Her career has focused on uncovering the systems that enable conflict, abuse and impunity, including conflict economies, arms trafficking, sanctions violations and illicit financial flows. Her work has contributed to international policy action, criminal investigations and war crimes prosecutions.
She has led organisations, advised governments, companies and international organisations, and worked with everyone from affected communities to intelligence agencies and United Nations bodies.
She believes that independent investigations are essential not only for accountability, but ultimately for remedy and change for those affected by harm.

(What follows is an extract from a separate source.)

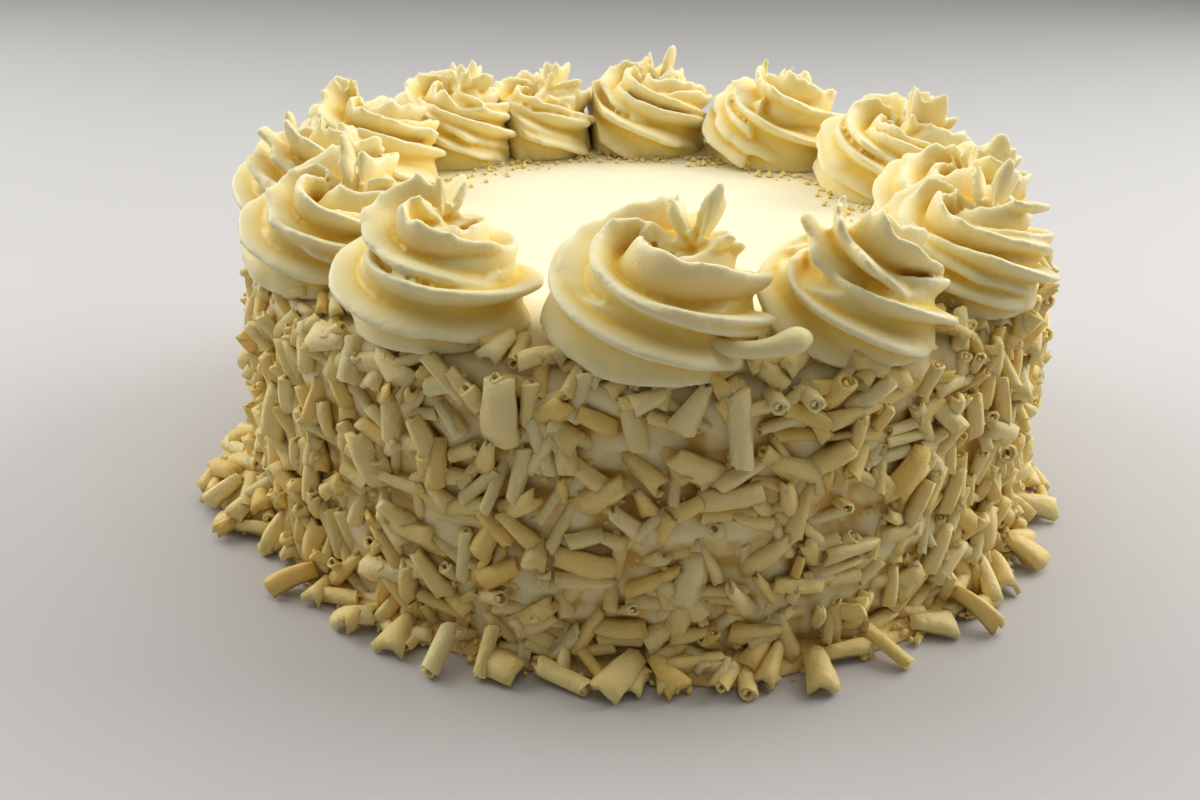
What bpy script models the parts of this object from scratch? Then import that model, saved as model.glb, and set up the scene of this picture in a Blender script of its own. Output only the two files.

Ulrika Sandberg is an impatient human rights researcher and advisor with 20+ years of working on the topic of business and human rights. In the early 2000’s she was researching oil extraction in Nigeria and testing to link responsibility for human rights abuses with companies actions and inactions prior to the existence of the UN Guiding Principles on Business and Human Rights (UNGPs). Today she applying the UNGPs on a daily basis in her current professional role. In 2026 we have come some way as companies’ respect for human rights are written into laws in some countries. At the same time she still remembers the strong smell of oil residue on the local farmer’s farmland with its oil palms, and she is extremely frustrated that clean-up is not happening and neither is any sort of remediation for so many affected communities in the Niger Delta. Her worry is who will do the investigations to disclose what is happening, or not happening, on the ground with decreasing independent research and investigations?